● **DIRECTIONS FOR THIS TASK**: Start at the line containing "mounds = [mound(*row)" and stop at the line containing "obj.matrix_world = world"; copy those lines exactly, both ends included, and no others.

● **RECORDS TO PROCESS**:
* BEGIN *
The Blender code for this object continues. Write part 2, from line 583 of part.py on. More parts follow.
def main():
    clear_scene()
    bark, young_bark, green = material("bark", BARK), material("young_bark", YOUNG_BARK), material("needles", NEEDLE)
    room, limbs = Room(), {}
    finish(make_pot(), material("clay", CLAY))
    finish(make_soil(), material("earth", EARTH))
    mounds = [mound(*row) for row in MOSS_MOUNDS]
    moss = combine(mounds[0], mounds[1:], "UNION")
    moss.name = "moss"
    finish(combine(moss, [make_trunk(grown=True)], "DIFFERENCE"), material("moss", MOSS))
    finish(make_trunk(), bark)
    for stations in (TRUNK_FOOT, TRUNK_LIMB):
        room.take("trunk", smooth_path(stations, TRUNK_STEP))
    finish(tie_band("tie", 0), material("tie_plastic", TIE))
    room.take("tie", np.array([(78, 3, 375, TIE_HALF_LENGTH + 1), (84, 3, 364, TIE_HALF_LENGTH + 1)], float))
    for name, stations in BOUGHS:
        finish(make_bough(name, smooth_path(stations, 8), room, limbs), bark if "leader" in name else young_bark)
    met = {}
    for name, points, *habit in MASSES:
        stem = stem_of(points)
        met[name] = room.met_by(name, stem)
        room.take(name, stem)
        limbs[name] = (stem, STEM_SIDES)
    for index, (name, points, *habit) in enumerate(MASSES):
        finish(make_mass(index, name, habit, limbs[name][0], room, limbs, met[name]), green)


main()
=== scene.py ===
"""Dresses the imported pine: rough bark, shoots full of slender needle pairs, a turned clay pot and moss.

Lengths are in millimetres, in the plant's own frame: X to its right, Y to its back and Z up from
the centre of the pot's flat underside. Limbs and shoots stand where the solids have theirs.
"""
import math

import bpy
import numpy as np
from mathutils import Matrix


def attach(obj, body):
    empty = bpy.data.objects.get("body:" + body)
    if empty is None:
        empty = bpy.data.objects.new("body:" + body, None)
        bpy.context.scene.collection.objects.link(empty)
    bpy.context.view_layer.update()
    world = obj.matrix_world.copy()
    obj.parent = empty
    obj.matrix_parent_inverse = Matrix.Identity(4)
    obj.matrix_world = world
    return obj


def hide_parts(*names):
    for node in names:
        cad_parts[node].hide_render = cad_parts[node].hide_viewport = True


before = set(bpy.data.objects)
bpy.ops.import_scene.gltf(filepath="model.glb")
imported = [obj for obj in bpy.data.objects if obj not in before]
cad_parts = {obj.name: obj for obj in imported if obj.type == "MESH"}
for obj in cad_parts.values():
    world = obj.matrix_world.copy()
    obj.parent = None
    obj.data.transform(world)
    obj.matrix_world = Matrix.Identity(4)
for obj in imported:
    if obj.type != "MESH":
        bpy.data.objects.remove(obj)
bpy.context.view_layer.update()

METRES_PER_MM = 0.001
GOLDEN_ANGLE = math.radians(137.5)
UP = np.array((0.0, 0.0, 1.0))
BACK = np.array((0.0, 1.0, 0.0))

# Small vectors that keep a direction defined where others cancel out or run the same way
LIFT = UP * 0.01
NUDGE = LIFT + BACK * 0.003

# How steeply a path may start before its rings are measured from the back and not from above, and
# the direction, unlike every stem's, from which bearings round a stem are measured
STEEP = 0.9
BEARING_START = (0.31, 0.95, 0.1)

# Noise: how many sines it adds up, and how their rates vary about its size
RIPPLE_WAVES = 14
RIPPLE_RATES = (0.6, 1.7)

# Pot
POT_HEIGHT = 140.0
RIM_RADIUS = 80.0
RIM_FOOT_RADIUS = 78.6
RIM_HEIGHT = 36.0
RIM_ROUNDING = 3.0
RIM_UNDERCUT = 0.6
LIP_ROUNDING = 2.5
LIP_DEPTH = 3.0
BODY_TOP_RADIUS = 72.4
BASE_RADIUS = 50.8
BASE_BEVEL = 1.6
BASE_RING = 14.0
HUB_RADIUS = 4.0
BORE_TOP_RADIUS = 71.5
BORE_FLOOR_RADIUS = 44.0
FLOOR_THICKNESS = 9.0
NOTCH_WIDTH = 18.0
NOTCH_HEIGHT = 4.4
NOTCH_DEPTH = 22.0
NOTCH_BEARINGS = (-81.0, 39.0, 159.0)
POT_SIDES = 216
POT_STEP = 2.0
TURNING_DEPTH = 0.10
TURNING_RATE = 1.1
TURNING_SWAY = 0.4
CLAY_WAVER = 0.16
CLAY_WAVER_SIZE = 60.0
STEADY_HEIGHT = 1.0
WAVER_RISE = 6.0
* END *
* BEGIN *
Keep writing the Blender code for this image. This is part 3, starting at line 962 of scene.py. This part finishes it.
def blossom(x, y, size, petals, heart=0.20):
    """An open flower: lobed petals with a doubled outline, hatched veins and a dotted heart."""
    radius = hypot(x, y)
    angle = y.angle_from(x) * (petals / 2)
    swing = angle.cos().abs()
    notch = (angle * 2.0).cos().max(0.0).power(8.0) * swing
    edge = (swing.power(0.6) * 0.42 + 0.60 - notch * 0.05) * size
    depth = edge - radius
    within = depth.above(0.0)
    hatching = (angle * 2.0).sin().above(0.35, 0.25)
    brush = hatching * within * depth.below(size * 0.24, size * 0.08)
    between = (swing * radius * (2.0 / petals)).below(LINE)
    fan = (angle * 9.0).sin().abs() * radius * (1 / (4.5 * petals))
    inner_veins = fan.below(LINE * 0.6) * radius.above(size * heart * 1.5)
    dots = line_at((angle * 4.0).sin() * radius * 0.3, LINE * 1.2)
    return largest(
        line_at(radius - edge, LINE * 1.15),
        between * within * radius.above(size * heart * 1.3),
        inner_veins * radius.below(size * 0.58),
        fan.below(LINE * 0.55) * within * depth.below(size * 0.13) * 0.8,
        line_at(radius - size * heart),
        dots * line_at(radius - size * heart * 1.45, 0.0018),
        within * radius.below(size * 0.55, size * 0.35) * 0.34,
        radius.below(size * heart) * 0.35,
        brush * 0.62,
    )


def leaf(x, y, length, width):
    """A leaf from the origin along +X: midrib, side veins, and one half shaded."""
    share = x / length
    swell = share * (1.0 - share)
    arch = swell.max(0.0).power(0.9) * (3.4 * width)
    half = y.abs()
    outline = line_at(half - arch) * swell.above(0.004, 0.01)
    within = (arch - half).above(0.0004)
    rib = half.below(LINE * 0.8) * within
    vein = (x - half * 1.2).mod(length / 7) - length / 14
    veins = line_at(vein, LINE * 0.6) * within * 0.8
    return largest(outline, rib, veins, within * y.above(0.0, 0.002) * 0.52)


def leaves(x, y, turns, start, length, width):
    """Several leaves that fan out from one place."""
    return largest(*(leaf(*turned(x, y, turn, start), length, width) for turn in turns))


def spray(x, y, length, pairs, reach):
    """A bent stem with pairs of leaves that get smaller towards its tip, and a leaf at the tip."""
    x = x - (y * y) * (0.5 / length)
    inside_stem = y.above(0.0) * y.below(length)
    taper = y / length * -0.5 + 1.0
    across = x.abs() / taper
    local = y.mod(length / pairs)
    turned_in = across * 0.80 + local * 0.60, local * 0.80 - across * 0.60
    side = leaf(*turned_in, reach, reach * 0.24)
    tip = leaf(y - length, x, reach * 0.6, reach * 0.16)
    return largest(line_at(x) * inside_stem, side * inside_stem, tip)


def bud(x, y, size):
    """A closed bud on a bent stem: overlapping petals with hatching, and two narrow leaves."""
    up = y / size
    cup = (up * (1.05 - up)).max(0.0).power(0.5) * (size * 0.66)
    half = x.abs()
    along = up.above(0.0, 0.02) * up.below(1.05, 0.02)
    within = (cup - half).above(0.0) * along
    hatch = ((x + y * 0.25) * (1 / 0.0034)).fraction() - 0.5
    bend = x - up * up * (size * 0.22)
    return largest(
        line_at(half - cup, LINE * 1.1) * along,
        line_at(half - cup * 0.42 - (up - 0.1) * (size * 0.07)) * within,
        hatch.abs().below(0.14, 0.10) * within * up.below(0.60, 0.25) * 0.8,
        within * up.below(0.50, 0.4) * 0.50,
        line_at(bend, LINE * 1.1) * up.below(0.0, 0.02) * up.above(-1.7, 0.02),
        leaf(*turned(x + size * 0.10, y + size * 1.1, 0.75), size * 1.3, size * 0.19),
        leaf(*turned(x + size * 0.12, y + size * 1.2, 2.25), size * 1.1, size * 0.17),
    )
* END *
● **EXERCISE RESULT**:
    mounds = [mound(*row) for row in MOSS_MOUNDS]
    moss = combine(mounds[0], mounds[1:], "UNION")
    moss.name = "moss"
    finish(combine(moss, [make_trunk(grown=True)], "DIFFERENCE"), material("moss", MOSS))
    finish(make_trunk(), bark)
    for stations in (TRUNK_FOOT, TRUNK_LIMB):
        room.take("trunk", smooth_path(stations, TRUNK_STEP))
    finish(tie_band("tie", 0), material("tie_plastic", TIE))
    room.take("tie", np.array([(78, 3, 375, TIE_HALF_LENGTH + 1), (84, 3, 364, TIE_HALF_LENGTH + 1)], float))
    for name, stations in BOUGHS:
        finish(make_bough(name, smooth_path(stations, 8), room, limbs), bark if "leader" in name else young_bark)
    met = {}
    for name, points, *habit in MASSES:
        stem = stem_of(points)
        met[name] = room.met_by(name, stem)
        room.take(name, stem)
        limbs[name] = (stem, STEM_SIDES)
    for index, (name, points, *habit) in enumerate(MASSES):
        finish(make_mass(index, name, habit, limbs[name][0], room, limbs, met[name]), green)


main()
=== scene.py ===
"""Dresses the imported pine: rough bark, shoots full of slender needle pairs, a turned clay pot and moss.

Lengths are in millimetres, in the plant's own frame: X to its right, Y to its back and Z up from
the centre of the pot's flat underside. Limbs and shoots stand where the solids have theirs.
"""
import math

import bpy
import numpy as np
from mathutils import Matrix


def attach(obj, body):
    empty = bpy.data.objects.get("body:" + body)
    if empty is None:
        empty = bpy.data.objects.new("body:" + body, None)
        bpy.context.scene.collection.objects.link(empty)
    bpy.context.view_layer.update()
    world = obj.matrix_world.copy()
    obj.parent = empty
    obj.matrix_parent_inverse = Matrix.Identity(4)
    obj.matrix_world = world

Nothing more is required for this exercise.